Source Code (repository root)

src/specify_cli/sync/
└── queue.py                                 # Mutation site (this mission)

tests/sync/
├── test_offline_queue.py                    # Existing test surface — must keep passing
└── test_offline_queue_counter.py            # NEW — counter invariants & cache coherence

scripts/benchmarks/
└── bench_queue_enqueue.py                   # NEW — standalone before/after benchmark

Structure Decision: Single repository, single Python package. The only files we touch are src/specify_cli/sync/queue.py (mutation), tests/sync/test_offline_queue_counter.py (new), scripts/benchmarks/bench_queue_enqueue.py (new), and kitty-specs/offline-queue-enqueue-performance-01KRC4HN/benchmark.md (new).

Complexity Tracking

Violation	Why Needed	Simpler Alternative Rejected Because
(none)	(none)	(none)

Risk and Mitigation

Risk	Mitigation
Cache drifts from disk after an out-of-band write	The queue DB has a single writer (this class). Any future writer must update through `OfflineQueue`. Invariant test asserts equality.
Cache wrong after raised exception mid-INSERT	We only update `_row_count` after `conn.commit()` returns.
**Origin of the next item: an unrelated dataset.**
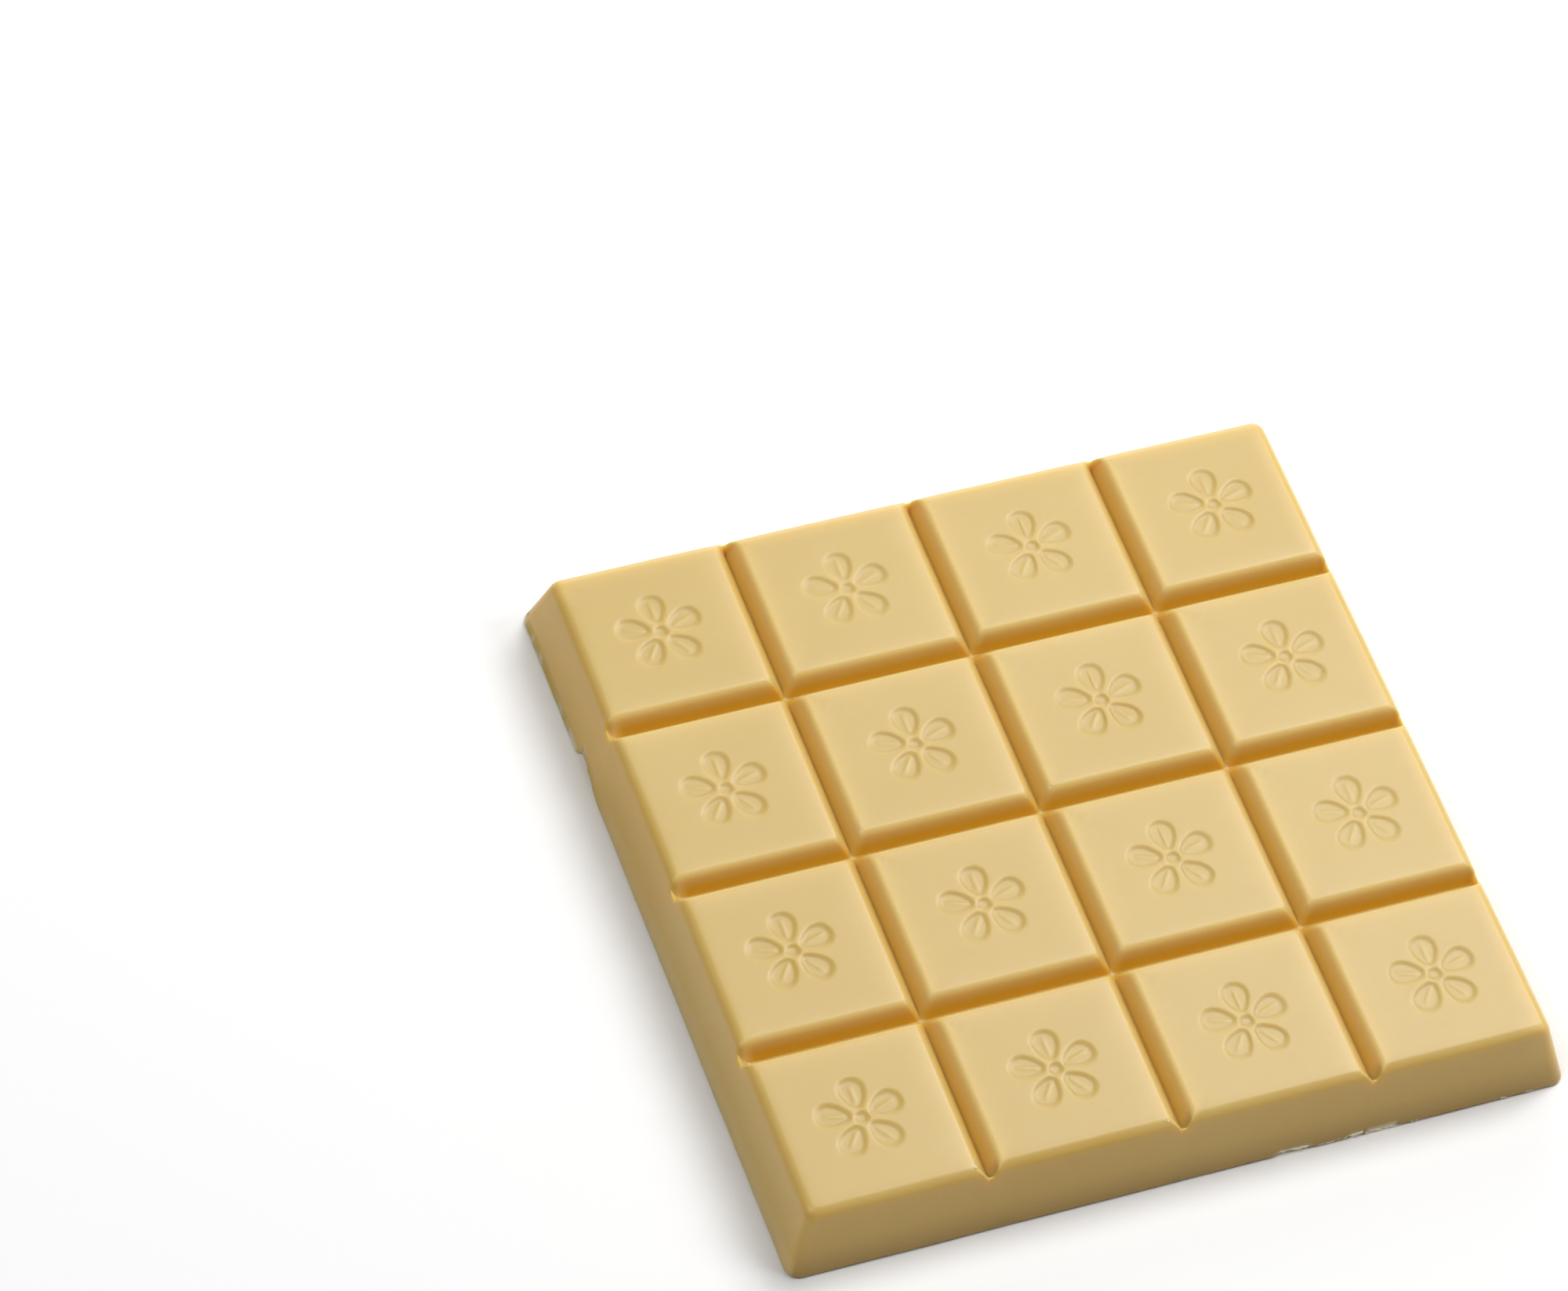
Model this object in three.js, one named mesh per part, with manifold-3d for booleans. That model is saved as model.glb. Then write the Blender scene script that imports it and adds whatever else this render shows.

Exceptions before commit leave the cache untouched, which is correct because the INSERT did not happen.
`mark_synced` deletes fewer rows than the supplied list (e.g., already-removed IDs)	Use `cursor.rowcount` of the DELETE statement, not `len(event_ids)`, to update the counter.
Benchmark variance making the 2x claim noisy	Run the benchmark 5 times, report median; record the script's exact invocation.